Repeat exactly the lines of the entries below from the one with "doc.recompute()" through the one with "# Colours and shader nodes", both ends included, and nothing else.

-------- Records provided

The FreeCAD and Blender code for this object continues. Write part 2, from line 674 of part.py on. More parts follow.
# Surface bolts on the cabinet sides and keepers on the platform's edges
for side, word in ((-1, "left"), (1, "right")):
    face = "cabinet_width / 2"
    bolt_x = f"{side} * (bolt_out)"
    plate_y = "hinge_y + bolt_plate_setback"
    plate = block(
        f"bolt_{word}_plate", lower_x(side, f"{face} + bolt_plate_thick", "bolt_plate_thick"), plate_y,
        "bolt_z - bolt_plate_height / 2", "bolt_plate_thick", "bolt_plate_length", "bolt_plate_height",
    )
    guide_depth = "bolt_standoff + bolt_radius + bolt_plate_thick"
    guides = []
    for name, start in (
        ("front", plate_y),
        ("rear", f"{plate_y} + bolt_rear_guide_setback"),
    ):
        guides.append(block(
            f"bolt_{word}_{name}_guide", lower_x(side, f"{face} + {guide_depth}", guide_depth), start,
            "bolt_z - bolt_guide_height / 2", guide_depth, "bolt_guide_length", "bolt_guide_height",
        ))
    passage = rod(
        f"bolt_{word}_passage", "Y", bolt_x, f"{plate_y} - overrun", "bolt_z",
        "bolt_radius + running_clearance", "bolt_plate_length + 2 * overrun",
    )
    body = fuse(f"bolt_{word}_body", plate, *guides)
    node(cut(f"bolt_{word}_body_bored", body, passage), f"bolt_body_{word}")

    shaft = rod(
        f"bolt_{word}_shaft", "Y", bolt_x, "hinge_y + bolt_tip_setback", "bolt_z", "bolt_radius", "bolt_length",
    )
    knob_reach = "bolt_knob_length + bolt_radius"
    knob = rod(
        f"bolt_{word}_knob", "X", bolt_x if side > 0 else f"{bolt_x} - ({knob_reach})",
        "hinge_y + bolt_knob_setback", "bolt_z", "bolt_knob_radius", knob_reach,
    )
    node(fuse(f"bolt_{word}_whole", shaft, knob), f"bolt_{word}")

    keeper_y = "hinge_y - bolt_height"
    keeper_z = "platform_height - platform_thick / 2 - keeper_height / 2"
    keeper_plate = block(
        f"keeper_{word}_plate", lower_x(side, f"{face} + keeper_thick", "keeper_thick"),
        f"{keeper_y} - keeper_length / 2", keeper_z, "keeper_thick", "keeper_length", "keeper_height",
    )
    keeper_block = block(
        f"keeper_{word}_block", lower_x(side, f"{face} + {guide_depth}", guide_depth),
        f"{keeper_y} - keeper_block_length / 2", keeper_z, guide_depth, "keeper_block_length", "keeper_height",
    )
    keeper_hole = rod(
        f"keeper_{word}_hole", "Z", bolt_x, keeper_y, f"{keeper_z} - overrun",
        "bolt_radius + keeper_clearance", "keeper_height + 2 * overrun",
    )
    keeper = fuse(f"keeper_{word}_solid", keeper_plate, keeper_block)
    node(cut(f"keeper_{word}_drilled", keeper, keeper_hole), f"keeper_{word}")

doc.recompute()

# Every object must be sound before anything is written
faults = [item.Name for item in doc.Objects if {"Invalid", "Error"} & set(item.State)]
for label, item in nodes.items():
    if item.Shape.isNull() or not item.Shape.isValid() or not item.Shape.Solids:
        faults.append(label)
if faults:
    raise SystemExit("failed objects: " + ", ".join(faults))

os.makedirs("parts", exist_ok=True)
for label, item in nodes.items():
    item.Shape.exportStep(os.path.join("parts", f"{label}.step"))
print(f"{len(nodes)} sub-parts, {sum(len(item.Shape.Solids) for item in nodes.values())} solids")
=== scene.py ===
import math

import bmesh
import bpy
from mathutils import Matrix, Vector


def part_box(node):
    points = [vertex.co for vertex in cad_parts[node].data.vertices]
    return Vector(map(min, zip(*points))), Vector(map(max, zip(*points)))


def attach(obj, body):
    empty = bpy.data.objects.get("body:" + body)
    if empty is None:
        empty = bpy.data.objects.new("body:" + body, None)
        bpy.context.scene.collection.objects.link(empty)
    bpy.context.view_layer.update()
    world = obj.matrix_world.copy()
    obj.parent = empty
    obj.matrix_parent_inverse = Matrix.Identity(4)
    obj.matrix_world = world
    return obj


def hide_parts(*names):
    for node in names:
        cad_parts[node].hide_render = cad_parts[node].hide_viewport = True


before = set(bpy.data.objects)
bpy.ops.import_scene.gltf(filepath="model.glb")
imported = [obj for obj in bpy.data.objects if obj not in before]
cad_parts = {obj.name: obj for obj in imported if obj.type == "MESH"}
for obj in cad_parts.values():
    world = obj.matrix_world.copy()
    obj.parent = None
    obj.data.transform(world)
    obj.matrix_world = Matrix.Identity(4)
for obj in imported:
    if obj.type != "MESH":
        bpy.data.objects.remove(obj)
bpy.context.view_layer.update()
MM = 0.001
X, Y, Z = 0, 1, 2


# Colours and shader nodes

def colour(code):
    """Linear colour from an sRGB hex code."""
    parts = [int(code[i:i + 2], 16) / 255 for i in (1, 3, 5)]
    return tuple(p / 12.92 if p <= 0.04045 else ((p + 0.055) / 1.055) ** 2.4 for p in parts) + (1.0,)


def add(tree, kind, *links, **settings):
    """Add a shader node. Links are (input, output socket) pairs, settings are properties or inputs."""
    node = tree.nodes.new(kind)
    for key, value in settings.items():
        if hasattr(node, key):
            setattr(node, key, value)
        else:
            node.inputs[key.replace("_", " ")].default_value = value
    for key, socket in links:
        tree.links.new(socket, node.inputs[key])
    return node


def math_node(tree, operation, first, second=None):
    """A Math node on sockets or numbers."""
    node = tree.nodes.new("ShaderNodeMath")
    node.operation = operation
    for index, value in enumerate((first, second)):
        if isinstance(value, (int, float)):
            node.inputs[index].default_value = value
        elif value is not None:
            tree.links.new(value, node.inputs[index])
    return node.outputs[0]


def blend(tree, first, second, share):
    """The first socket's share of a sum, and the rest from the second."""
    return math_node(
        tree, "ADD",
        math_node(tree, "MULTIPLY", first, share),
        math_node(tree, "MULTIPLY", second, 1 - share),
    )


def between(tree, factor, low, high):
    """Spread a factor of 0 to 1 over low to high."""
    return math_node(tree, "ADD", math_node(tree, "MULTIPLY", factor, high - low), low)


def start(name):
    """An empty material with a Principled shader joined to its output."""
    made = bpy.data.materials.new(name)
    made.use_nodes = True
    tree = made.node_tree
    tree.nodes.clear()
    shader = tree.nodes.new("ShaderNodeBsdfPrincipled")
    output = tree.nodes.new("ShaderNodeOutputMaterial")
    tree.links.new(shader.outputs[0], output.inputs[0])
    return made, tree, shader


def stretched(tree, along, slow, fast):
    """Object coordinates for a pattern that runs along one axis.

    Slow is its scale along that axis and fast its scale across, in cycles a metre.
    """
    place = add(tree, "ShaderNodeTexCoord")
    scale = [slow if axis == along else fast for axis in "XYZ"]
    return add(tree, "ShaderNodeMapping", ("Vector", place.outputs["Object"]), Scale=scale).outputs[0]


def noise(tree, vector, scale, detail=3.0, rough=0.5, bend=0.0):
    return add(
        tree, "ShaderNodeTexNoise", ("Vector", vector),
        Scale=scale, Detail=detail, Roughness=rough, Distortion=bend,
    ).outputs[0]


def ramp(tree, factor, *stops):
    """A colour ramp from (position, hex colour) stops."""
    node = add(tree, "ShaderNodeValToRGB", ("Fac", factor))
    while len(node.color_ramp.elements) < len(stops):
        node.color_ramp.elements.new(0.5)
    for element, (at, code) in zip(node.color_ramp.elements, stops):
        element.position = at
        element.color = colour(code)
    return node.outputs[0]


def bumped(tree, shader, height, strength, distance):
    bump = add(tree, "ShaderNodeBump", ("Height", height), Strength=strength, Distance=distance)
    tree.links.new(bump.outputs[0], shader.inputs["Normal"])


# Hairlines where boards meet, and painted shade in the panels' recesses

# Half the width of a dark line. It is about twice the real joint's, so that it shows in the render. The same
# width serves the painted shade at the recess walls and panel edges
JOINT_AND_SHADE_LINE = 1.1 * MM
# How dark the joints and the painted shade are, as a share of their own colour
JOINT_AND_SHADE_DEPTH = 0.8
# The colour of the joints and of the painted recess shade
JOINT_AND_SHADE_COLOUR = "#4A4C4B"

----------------
-------- Records provided

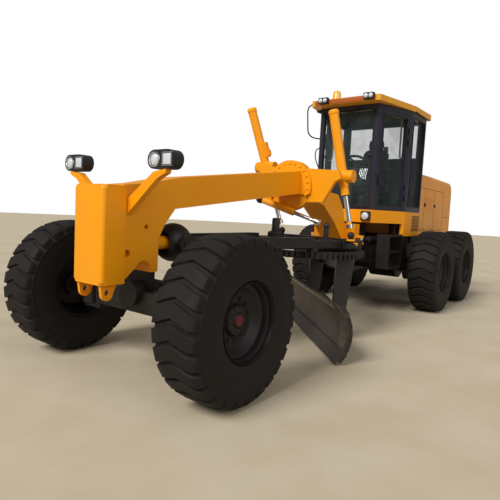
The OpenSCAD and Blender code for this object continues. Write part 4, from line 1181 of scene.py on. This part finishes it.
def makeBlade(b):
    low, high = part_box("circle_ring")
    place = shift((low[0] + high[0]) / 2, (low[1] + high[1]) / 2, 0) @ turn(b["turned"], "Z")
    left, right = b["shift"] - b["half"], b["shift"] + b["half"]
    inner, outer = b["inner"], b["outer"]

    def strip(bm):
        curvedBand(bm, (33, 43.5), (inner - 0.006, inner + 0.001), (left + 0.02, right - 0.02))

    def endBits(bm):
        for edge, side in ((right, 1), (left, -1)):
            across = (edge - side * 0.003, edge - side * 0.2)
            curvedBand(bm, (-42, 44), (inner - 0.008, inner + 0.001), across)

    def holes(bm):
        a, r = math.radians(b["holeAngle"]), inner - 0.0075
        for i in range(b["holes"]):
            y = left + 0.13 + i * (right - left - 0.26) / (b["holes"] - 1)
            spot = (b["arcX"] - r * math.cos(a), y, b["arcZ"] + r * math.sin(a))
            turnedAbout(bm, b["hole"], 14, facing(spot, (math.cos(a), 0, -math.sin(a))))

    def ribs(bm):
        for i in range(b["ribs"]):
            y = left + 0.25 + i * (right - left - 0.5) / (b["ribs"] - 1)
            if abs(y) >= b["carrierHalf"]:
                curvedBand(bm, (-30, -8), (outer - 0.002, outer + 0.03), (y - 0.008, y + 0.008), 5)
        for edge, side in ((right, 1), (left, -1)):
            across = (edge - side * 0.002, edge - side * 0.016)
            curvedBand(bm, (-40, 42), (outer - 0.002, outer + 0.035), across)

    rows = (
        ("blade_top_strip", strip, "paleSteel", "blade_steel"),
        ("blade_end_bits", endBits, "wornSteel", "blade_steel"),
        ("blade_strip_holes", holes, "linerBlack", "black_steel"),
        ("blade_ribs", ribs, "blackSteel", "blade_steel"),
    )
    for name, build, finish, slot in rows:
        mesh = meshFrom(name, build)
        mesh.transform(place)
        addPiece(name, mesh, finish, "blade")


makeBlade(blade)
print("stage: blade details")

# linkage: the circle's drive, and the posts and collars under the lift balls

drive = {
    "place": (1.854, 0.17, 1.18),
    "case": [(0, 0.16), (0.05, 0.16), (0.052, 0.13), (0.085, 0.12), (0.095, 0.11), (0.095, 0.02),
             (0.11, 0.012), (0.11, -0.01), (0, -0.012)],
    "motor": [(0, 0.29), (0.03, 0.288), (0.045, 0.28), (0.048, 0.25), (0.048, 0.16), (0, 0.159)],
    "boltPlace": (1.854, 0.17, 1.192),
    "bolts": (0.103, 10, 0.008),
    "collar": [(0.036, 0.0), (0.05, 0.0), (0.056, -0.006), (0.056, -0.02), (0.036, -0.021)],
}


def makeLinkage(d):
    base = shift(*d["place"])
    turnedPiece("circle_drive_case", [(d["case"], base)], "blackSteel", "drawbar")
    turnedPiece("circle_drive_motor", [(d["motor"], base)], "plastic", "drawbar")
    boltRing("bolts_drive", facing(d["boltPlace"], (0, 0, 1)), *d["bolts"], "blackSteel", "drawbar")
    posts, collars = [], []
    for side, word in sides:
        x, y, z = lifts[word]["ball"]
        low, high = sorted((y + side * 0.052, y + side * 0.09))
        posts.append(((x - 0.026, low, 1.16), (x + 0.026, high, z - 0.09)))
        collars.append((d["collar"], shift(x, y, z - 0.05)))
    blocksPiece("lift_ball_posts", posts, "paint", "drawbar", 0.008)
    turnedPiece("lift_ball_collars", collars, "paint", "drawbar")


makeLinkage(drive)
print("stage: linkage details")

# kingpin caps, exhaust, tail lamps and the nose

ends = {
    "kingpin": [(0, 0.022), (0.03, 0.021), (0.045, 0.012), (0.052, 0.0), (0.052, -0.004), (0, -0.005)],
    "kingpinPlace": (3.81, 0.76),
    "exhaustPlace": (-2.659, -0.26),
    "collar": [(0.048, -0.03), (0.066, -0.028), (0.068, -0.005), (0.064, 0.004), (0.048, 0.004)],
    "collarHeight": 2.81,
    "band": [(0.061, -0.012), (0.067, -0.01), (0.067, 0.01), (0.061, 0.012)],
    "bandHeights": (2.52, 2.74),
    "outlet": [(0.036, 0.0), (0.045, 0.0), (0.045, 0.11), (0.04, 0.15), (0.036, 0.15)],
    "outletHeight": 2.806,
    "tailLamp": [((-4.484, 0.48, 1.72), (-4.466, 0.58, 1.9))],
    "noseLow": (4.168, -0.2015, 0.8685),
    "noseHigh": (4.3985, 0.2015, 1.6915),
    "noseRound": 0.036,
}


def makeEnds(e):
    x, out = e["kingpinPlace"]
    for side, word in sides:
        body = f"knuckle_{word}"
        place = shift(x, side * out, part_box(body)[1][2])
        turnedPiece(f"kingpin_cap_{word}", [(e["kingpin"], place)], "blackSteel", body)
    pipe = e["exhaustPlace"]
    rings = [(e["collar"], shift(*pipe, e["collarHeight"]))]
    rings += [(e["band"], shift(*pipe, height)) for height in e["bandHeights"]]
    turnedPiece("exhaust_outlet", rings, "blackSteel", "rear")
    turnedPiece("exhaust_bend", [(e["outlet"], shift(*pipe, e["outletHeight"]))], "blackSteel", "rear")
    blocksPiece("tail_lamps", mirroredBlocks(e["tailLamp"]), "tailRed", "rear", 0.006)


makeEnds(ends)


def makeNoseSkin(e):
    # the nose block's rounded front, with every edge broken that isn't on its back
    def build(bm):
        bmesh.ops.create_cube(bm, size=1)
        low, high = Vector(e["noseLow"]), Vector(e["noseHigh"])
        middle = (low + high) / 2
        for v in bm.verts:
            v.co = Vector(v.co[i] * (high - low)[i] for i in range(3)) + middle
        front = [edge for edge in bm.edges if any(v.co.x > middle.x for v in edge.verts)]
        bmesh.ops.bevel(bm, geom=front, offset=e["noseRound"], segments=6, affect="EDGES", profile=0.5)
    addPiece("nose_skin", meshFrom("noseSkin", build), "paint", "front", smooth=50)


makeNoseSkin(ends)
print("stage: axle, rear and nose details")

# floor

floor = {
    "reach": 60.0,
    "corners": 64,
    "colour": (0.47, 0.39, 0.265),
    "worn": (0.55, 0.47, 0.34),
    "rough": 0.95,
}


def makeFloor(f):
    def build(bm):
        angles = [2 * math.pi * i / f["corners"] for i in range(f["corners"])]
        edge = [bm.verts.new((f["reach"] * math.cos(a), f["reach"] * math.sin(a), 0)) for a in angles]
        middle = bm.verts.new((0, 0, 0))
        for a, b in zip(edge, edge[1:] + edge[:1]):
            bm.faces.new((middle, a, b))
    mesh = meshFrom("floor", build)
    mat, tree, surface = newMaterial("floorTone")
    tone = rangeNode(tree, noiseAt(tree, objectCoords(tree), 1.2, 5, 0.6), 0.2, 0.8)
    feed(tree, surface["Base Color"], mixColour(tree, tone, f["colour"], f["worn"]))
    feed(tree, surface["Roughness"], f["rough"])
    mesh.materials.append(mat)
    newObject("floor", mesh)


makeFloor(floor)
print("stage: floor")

----------------
-------- Records provided

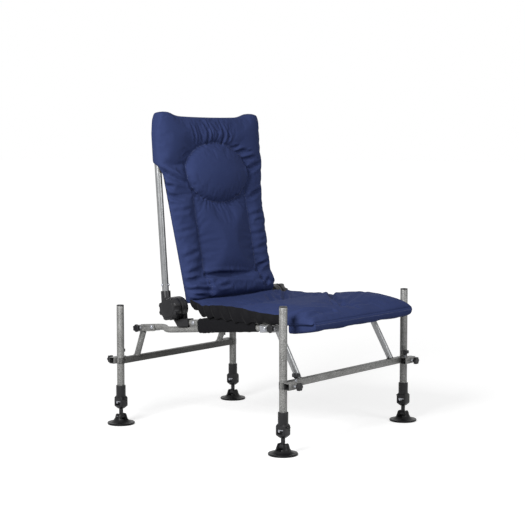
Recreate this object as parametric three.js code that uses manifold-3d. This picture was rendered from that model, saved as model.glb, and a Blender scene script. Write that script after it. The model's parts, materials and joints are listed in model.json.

----------------

> Complete response
doc.recompute()

# Every object must be sound before anything is written
faults = [item.Name for item in doc.Objects if {"Invalid", "Error"} & set(item.State)]
for label, item in nodes.items():
    if item.Shape.isNull() or not item.Shape.isValid() or not item.Shape.Solids:
        faults.append(label)
if faults:
    raise SystemExit("failed objects: " + ", ".join(faults))

os.makedirs("parts", exist_ok=True)
for label, item in nodes.items():
    item.Shape.exportStep(os.path.join("parts", f"{label}.step"))
print(f"{len(nodes)} sub-parts, {sum(len(item.Shape.Solids) for item in nodes.values())} solids")
=== scene.py ===
import math

import bmesh
import bpy
from mathutils import Matrix, Vector


def part_box(node):
    points = [vertex.co for vertex in cad_parts[node].data.vertices]
    return Vector(map(min, zip(*points))), Vector(map(max, zip(*points)))


def attach(obj, body):
    empty = bpy.data.objects.get("body:" + body)
    if empty is None:
        empty = bpy.data.objects.new("body:" + body, None)
        bpy.context.scene.collection.objects.link(empty)
    bpy.context.view_layer.update()
    world = obj.matrix_world.copy()
    obj.parent = empty
    obj.matrix_parent_inverse = Matrix.Identity(4)
    obj.matrix_world = world
    return obj


def hide_parts(*names):
    for node in names:
        cad_parts[node].hide_render = cad_parts[node].hide_viewport = True


before = set(bpy.data.objects)
bpy.ops.import_scene.gltf(filepath="model.glb")
imported = [obj for obj in bpy.data.objects if obj not in before]
cad_parts = {obj.name: obj for obj in imported if obj.type == "MESH"}
for obj in cad_parts.values():
    world = obj.matrix_world.copy()
    obj.parent = None
    obj.data.transform(world)
    obj.matrix_world = Matrix.Identity(4)
for obj in imported:
    if obj.type != "MESH":
        bpy.data.objects.remove(obj)
bpy.context.view_layer.update()
MM = 0.001
X, Y, Z = 0, 1, 2


# Colours and shader nodes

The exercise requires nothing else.